Upper-Confidence-Bound Action Selection

$\epsilon$-greedy action selection forces the non-greedy actions to be tried, but indiscriminately, with no preference for those that are nearly greedy or particularly uncertain. The idea of upper-confidence-bound (UCB) action selection is to select among the non-greedy actions according to their potential for actually being optimal, taking into account both how close their estimates are to being maximal and the uncertainties in those estimates. One way of implementing this idea is to select action $A_t$ as

\[A_t \dot{=} \underset{a}{\operatorname{argmax}} \left[ Q_t(a) + c \sqrt{\frac{\ln t}{N_t(a)}} \right]\]

where $c > 0$ controls the degree of exploration, $N_t(a)$ is the number of times that action $a$ has been selected prior to time $t$, and $\ln t$ is the natural logarithm of $t$.

If $N_t(a) = 0$, then $a$ is considered to be a maximizing action.

The idea is that each time an action $a$ is selected, the uncertainty is presumably reduced. Each time an action other than $a$ is selected, however, the uncertainty about $a$ increases because the numerator increases, but the denominator does not.

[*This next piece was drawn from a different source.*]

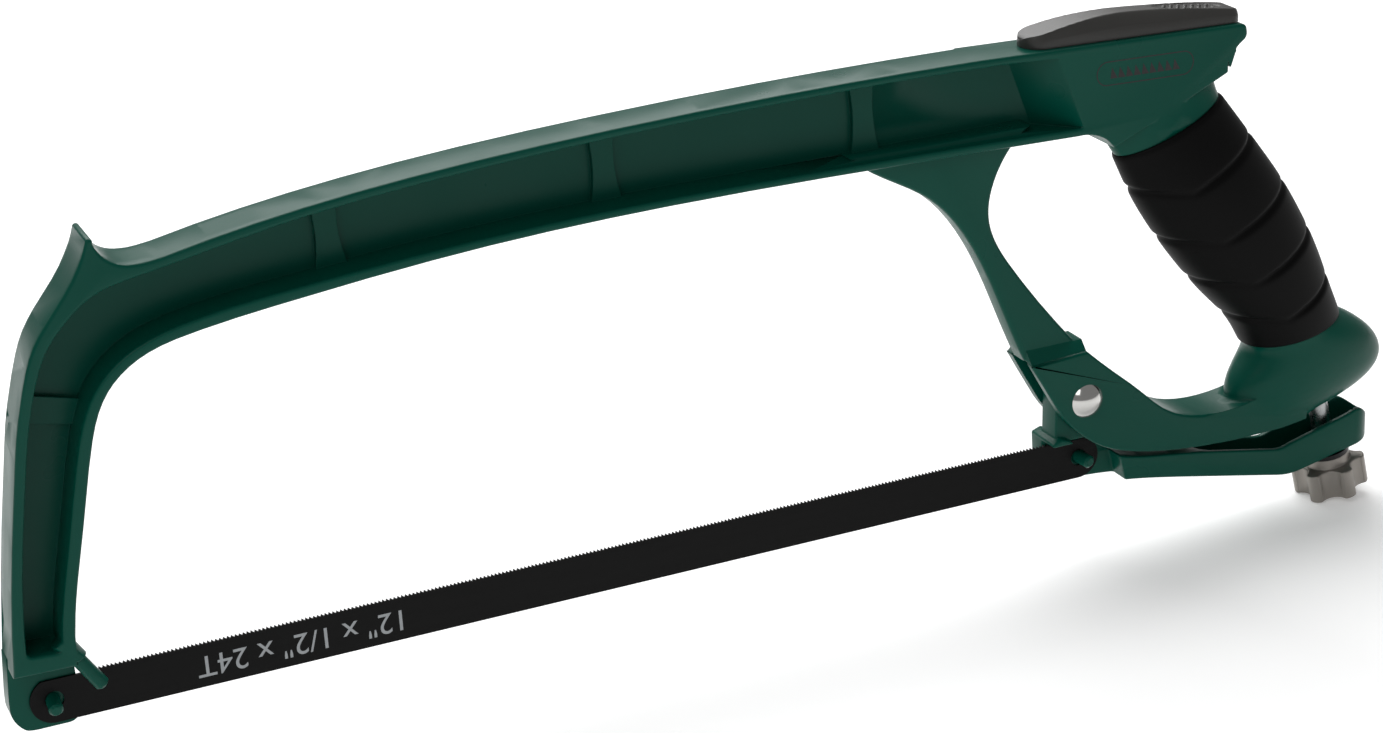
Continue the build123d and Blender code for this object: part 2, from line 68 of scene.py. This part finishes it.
GRIP_SECTIONS = (       # front point, rear point and half width of the handle, from the head down
    ((313.0, 89.6), (345.9, 102.7), 9.2),
    ((320.6, 73.9), (356.5, 88.2), 12.4),
    ((330.2, 58.9), (367.2, 72.8), 14.0),
    ((341.1, 44.8), (376.6, 55.4), 14.5),
    ((352.0, 32.6), (383.6, 38.0), 13.8),
    ((357.2, 23.6), (387.0, 30.0), 12.6),
)
GRIP_SKIN = 0.6         # how far the rubber stands out beyond those sections
GRIP_GROOVES = (        # where each groove bends on the side of the grip
    (331.5, 77.9),
    (341.0, 61.6),
    (351.4, 47.4),
    (362.5, 34.2),
)
GROOVE_REAR_SLOPE = 0.5
GROOVE_FRONT_SLOPE = -0.06
GROOVE_DEEP = 0.85
GROOVE_HALF = 0.75

TOP_SLOPE = 0.0361      # fall of the head's top towards the rear


def at(x, y, z):
    """Point of the drawing frame, in mm, as a point of the row frame, in metres."""
    return Vector(((x + PIN_SHIFT_X) * MM, y * MM, (z + PIN_SHIFT_Z) * MM))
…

As the timesteps increase, $\ln t$ grows slower than $N_t(a)$, so the second term in the brackets goes to zero. This means that the action selection is greedy with respect to the estimated action values.

Exercise 2.8 UCB Spikes In Figure 2.4 the UCB algorithm shows a distinct spike in performance on the 11th step. Why is this? Note that for your answer to be fully satisfactory, it must explain both why the reward increase on the 11th step and why it decreases on the subsequent steps. Hint: If c = 1, then the spike is less prominent.

Solution The spike is caused by the fact that for the first 10 timesteps, each action is selected once. After that, the action with the highest upper confidence bound is selected. This action is the one with the highest value estimate (likely the optimal action). The subsequent decline is because eventually the uncertainty of the optimal action will reduce and the agent will start to explore other actions with higher uncertainty.